Stewie2K (Jake Yip) says Cloud9 should model itself after other Counter-Strike teams like Immortals and SK Gaming in terms of passion. Photo by Adela Sznajder/DreamHack.

Slingshot’s Vince Nairn caught up with Cloud9’s Jake “Stewie2k” Yip during the ESL Pro League Season 5 Finals. They talked about Stewie switching back to in-game leader, comparing Cloud9 to other North American teams and staying with one lineup.

Vince Nairn: I know it was kind of a difficult week for you guys, but what were your major takeaways or things you can use at the (Americas) Minor next week?

Jake “Stewie2k” Yip: I think losing these matches was terrible, but it’s good because we can fix up these mistakes for the Minor. I think we’re pretty good head-to-head when it comes to North American teams, but EU teams are the kind we slack on. EU teams are pictured as above NA, so we try to copy their play style since they have more experience. So I think the Minor wouldn’t be as harsh as this tournament.

VN: N0thing said you guys are probably gonna switch back to you as in-game leader. What led to that change?

JY: I guess just a little inexperience in calling when it comes to Tim. I think he’s not a bad caller. He definitely takes a lot of stress off my shoulders. He has a lot of good leadership qualities, but right now since we’re on this summer run, it’s better to go back to the original calling. So that’s why we plan on changing.

VN: Do you think it will be comfortable or easy to slide back into that role?

JY: I think just seeing Tim’s perspective of calling, it really balances things out for me. So I think calling will be a lot easier than it was before for me. So a lot of props to Tim for that.

VN: It’s been an interesting handful of months for you guys. The end of last year was kind of a high point but it’s been a difficult climb to get back there since then. What have you guys learned about yourselves along the way?

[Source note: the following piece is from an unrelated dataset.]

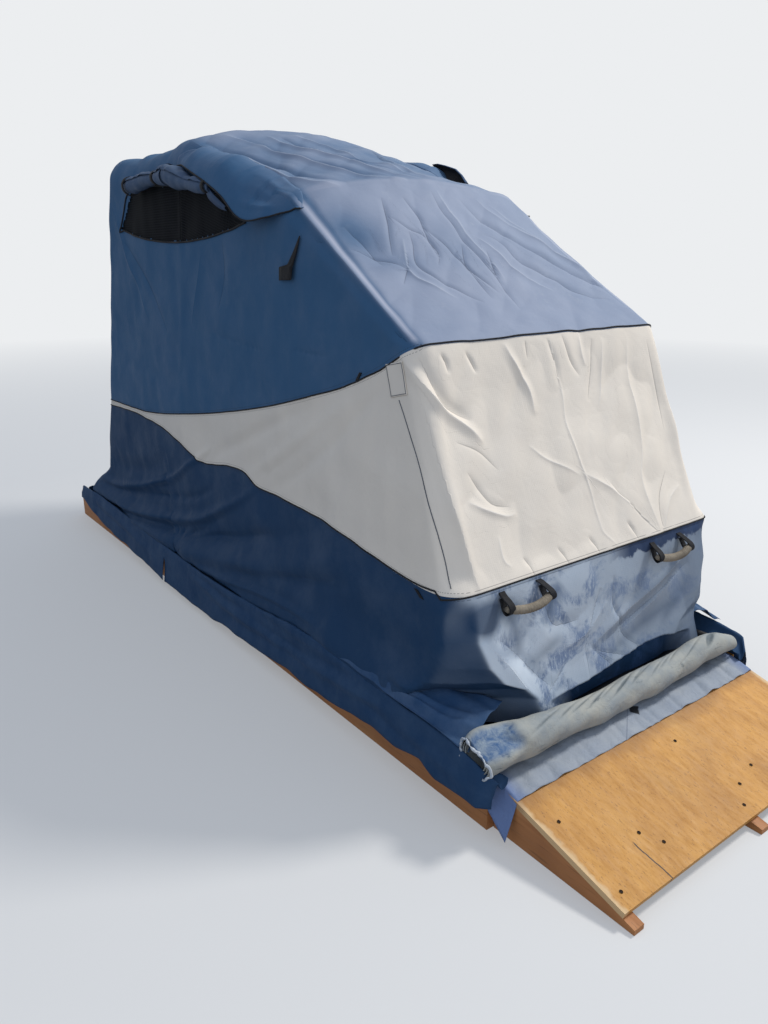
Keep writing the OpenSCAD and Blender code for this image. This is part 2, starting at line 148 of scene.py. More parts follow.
def new_tree(owner):
    """The empty node tree of a world or a material."""
    owner.use_nodes = True
    owner.node_tree.nodes.clear()
    return owner.node_tree


def seen_straight(tree):
    """1 for the camera, for reflections and for what shows through glass, and 0 for other light."""
    ray = put(tree, "LightPath").outputs
    seen = maths(tree, "MAXIMUM", ray["Is Camera Ray"], ray["Is Glossy Ray"])
    return maths(tree, "MAXIMUM", seen, ray["Is Transmission Ray"])


# %% World, lamps and floor
PALE = linear(236, 238, 240)
FLOOR_RADIUS, FLOOR_DEPTH = 30, 0.001
scene.view_settings.view_transform = "Standard"
world = bpy.data.worlds.new("studio")
scene.world = world
tree = new_tree(world)
light = put(tree, "Background", {"Color": linear(216, 231, 255), "Strength": 0.63})
shown = put(tree, "Background", {"Color": PALE, "Strength": 1})
both = put(tree, "MixShader", {0: seen_straight(tree), 1: light.outputs[0], 2: shown.outputs[0]})
put(tree, "OutputWorld", {"Surface": both.outputs[0]})


def lamp(name, place, aim, size, watts, colour):
    """A round lamp at a place, turned to the point that it lights."""
    light = bpy.data.lights.new(name, "AREA")
    light.shape = "DISK"
    light.size = size
    light.energy = watts
    light.color = colour
    holder = bpy.data.objects.new(name, light)
    scene.collection.objects.link(holder)
    holder.location = place
    holder.rotation_euler = (Vector(aim) - Vector(place)).to_track_quat("-Z", "Y").to_euler()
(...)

JY: I learned this team is kind of a hit or miss team. No disrespect to VP, but I feel like we’re kind of like VP right now. Sometimes we come out with fire and are one of the best teams in the world. Sometimes you come out without fire and are one of the worst teams in the world. That’s kind of like us right now. I think we need to take SK and Immortals as examples as players because they all have really hyper personalities, and winning (is) all they’re about. I think we need to get loud and kind of get in people’s faces when we’re on stage. Getting loud, that kills the other team’s motivations sometimes.

VN: There’s been a lot of discussion about IGLs in North America lately, and you have a unique perspective being someone who stepped out of the role and now will step back into it. What do you think is such a challenge to have a good amount of IGLs in NA?

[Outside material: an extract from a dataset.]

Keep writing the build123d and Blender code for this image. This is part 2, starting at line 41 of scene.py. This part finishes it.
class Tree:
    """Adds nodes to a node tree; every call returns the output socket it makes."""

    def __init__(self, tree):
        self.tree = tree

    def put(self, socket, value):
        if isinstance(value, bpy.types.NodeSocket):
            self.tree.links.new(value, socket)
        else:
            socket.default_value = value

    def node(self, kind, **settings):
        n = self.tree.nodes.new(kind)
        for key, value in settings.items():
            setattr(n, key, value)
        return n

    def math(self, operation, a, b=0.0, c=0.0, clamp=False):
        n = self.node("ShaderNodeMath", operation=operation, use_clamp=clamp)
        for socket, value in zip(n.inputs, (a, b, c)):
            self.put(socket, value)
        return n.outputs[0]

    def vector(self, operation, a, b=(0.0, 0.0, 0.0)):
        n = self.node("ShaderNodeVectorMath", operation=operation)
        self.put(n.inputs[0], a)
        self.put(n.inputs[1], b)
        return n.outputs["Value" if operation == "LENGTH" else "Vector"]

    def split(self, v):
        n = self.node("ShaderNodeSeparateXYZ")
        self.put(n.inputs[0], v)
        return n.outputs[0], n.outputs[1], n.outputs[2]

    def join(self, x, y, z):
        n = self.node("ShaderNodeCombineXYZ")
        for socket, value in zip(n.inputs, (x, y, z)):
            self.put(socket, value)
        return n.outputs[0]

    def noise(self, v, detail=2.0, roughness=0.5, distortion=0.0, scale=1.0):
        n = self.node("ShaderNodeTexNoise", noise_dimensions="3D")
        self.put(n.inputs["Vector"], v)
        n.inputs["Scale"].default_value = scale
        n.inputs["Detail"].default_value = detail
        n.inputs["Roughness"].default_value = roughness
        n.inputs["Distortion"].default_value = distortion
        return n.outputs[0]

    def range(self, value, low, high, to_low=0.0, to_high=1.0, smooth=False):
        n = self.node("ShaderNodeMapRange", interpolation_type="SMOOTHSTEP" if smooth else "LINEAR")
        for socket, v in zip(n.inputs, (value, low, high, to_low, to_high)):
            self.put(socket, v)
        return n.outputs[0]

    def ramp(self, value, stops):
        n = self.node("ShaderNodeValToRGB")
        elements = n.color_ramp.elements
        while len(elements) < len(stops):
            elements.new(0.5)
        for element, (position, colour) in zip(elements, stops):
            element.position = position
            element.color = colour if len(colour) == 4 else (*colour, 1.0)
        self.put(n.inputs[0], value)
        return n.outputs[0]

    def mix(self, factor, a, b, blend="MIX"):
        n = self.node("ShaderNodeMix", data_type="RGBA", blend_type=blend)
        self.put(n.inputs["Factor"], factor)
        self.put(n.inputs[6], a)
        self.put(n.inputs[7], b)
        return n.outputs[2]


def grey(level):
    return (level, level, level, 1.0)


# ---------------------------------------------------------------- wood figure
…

JY: I think in-game leaders come with experience, right? And I think a lot of NA players don’t have a lot of experience. They have a really (scrim-like) mentality. It’s all about aim. It’s about out-playing these players when (in reality) it’s all about teamwork. It’s all about structure. You have to have loose play styles, but I think NA lacks in-game leaders because of inexperience or skill. It’s one or the other. When in-game leaders have the skill, they don’t have the knowledge. Or when they have the knowledge, they don’t have the skill. So it’s kind of hard to pick up players who don’t have the skill for it.

VN: You guys have had the same five players for a while now, but is it also a lack of patience involved with the problem? It seems that if it doesn’t work out teams will make a quick change…

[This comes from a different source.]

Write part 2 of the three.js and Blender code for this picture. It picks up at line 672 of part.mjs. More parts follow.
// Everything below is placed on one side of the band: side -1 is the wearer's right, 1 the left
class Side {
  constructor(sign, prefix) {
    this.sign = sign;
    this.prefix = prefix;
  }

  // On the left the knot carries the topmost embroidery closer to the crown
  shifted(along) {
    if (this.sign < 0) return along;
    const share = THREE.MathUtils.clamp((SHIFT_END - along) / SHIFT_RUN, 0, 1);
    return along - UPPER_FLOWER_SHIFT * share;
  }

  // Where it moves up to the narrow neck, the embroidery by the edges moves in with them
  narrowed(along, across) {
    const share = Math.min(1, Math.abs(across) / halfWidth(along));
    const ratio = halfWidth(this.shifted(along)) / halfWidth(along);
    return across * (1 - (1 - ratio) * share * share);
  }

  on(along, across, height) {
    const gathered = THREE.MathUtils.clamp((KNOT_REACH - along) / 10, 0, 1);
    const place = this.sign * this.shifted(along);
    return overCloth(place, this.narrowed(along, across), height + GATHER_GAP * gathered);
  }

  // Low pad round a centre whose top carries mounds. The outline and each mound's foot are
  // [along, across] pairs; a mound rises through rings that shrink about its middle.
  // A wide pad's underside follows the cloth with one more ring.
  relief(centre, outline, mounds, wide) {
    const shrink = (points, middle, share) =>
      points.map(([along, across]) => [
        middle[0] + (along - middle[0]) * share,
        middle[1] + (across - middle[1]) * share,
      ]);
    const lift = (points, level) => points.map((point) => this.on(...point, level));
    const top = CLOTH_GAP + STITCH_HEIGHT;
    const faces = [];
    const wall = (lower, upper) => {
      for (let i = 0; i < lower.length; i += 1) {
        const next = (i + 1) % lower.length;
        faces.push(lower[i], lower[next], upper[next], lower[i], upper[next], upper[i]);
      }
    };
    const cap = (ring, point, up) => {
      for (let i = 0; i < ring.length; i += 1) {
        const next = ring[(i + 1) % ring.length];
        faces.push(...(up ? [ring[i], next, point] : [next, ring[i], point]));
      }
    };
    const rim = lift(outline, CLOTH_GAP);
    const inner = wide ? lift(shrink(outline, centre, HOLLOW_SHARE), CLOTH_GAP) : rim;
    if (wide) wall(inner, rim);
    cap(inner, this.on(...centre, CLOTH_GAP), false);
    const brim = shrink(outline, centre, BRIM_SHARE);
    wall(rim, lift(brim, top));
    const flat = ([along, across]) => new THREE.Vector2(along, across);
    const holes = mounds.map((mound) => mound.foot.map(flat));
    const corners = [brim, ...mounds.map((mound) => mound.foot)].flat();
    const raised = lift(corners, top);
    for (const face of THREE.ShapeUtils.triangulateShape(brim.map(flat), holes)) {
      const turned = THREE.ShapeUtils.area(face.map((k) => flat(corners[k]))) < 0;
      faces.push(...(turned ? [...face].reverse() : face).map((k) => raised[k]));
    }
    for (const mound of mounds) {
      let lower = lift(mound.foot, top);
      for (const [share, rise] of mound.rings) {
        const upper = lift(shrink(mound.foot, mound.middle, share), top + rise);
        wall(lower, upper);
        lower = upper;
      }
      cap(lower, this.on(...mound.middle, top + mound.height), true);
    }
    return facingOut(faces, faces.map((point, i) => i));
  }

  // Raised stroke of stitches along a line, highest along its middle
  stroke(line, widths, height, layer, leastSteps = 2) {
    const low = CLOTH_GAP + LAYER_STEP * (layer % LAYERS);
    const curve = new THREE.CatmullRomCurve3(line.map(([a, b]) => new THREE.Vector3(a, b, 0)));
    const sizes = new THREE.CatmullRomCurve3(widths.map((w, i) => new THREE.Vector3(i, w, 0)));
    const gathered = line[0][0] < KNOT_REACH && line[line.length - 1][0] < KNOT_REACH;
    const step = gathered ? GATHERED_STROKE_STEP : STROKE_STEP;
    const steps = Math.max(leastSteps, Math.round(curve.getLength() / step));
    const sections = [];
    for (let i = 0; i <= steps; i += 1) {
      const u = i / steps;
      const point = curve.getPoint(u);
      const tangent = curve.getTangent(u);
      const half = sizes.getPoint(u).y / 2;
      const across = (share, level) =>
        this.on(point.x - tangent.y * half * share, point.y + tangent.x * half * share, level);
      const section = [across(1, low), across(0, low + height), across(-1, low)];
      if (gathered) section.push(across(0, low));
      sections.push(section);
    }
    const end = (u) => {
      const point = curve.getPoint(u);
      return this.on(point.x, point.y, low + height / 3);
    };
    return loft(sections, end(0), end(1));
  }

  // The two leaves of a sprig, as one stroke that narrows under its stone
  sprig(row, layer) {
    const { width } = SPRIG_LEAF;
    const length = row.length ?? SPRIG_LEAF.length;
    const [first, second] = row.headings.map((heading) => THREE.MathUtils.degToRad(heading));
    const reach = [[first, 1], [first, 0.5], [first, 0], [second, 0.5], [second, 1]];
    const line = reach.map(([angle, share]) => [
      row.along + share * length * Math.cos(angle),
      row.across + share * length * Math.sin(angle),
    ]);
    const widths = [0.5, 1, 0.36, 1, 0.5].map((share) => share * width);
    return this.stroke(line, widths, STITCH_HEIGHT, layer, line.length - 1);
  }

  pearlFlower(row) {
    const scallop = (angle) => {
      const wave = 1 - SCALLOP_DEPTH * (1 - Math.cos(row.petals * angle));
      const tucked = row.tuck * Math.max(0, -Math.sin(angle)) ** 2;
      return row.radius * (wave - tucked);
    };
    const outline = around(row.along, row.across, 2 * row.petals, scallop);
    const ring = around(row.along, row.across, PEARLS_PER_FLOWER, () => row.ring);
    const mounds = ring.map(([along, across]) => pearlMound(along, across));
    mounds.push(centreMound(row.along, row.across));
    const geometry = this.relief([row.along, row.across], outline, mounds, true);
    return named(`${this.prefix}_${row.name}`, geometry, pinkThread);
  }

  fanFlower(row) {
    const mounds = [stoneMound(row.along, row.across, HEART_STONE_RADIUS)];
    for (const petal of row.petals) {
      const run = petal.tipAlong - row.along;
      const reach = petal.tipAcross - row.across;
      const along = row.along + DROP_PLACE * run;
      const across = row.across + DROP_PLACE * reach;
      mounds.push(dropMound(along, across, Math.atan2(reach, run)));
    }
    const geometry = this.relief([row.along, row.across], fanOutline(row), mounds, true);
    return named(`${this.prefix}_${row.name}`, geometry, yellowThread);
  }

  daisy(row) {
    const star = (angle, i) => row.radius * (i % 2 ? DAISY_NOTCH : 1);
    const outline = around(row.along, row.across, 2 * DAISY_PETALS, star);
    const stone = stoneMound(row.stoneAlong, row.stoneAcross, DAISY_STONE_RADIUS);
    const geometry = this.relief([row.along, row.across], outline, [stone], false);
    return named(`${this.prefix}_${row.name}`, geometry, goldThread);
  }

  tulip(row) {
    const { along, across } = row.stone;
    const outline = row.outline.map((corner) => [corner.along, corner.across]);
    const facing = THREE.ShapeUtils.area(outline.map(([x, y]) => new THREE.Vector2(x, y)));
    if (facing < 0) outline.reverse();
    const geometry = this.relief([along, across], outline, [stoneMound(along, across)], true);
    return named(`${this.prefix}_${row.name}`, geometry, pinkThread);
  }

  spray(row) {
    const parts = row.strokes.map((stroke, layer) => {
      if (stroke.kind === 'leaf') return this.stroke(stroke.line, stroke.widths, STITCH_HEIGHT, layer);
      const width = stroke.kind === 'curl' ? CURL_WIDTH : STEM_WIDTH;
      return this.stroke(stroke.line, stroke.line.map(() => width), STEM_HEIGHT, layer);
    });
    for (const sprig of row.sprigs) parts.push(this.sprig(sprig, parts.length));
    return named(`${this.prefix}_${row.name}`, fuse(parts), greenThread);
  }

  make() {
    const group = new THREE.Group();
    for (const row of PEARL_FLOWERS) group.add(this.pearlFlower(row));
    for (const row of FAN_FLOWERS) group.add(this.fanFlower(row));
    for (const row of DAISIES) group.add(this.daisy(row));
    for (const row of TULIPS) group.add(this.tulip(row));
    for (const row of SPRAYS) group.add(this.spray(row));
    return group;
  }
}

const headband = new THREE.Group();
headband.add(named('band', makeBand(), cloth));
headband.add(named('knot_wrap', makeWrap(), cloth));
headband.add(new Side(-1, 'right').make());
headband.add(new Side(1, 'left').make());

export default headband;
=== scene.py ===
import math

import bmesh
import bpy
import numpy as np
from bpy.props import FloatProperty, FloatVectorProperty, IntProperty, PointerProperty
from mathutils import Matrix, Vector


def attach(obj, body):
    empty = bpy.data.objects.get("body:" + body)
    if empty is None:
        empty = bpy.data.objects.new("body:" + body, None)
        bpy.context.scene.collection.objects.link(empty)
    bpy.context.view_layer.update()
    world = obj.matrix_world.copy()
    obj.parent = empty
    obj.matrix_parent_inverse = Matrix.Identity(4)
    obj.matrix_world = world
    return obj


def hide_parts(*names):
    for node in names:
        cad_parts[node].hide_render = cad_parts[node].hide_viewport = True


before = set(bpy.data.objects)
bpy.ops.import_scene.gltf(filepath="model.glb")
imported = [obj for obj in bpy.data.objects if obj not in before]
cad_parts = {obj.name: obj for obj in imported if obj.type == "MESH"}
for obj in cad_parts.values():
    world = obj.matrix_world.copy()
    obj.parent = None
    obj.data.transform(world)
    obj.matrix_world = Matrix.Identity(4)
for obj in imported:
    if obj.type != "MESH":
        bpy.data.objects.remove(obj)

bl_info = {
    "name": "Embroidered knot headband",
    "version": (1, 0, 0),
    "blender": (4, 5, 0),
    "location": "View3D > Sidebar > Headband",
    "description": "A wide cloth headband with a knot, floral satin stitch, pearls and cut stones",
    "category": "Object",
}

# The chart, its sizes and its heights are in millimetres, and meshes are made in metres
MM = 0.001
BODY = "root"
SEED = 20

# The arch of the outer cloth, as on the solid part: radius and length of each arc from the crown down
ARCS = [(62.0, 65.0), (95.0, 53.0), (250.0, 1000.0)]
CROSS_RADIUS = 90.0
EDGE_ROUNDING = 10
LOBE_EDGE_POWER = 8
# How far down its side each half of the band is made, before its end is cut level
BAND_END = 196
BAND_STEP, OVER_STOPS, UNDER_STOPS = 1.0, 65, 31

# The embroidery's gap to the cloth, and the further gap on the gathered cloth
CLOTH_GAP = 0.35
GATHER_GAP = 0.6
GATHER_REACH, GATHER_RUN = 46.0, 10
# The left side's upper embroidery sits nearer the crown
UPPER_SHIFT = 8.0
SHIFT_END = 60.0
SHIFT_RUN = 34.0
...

JY: Changes are just a lot of teams’ problems. For us, I think, and this is just a personal perspective: We don’t make changes because we kind of see it more generalized when it comes to problem. Was the problem really because of this specific person? Or was it because everyone didn’t do their part to help this person? That’s what I think teams need to start doing. They don’t need to cut people because of one problem. It needs to be done in a professional manner where your teammates need to help. If they really can’t overcome it, then you need to tell them it’s a problem and be a professional.

VN: Who is the one player you find it most difficult to gameplan or go against right now?

JY: Right now, I think it’s fer (Fernando Alvarenga) because he’s so unpredictable and his aim is really good. He’s always up in your face. Once you spot him, you get just one shot.

VN: Of the teams you’ve played so far (since the Major), who do you think is most difficult to defeat?

JY: So far I still think SK, just because they’re hard workers and they always have tricks up their sleeve.

VN: What’s one big-picture thing in the scene you think needs to be changed or more attention shed on?

JY: I think there needs to be more attention on CS but not from fans or teams, just from Valve. I think they need to give a little more attention to the game because the game’s not dead yet. It’s actually still growing. But without Valve’s attention, how can it grow to the highest point?

VN: One of our writers interviewed Jack a while ago, and he talked about trying to form a partnership with Cloud9 and a university in California. Where do you fall on that issue of education in esports and what was your experience with school?

JY: I’ve never been a really big school fan, so I hope I never have to go to school again. I hope I can work in esports. But I think it’s a really big part of your life, being able to get education in your life. Especially in college because that’s where all the experience come out of and where you mature as a person. I Think what Jack said is really important.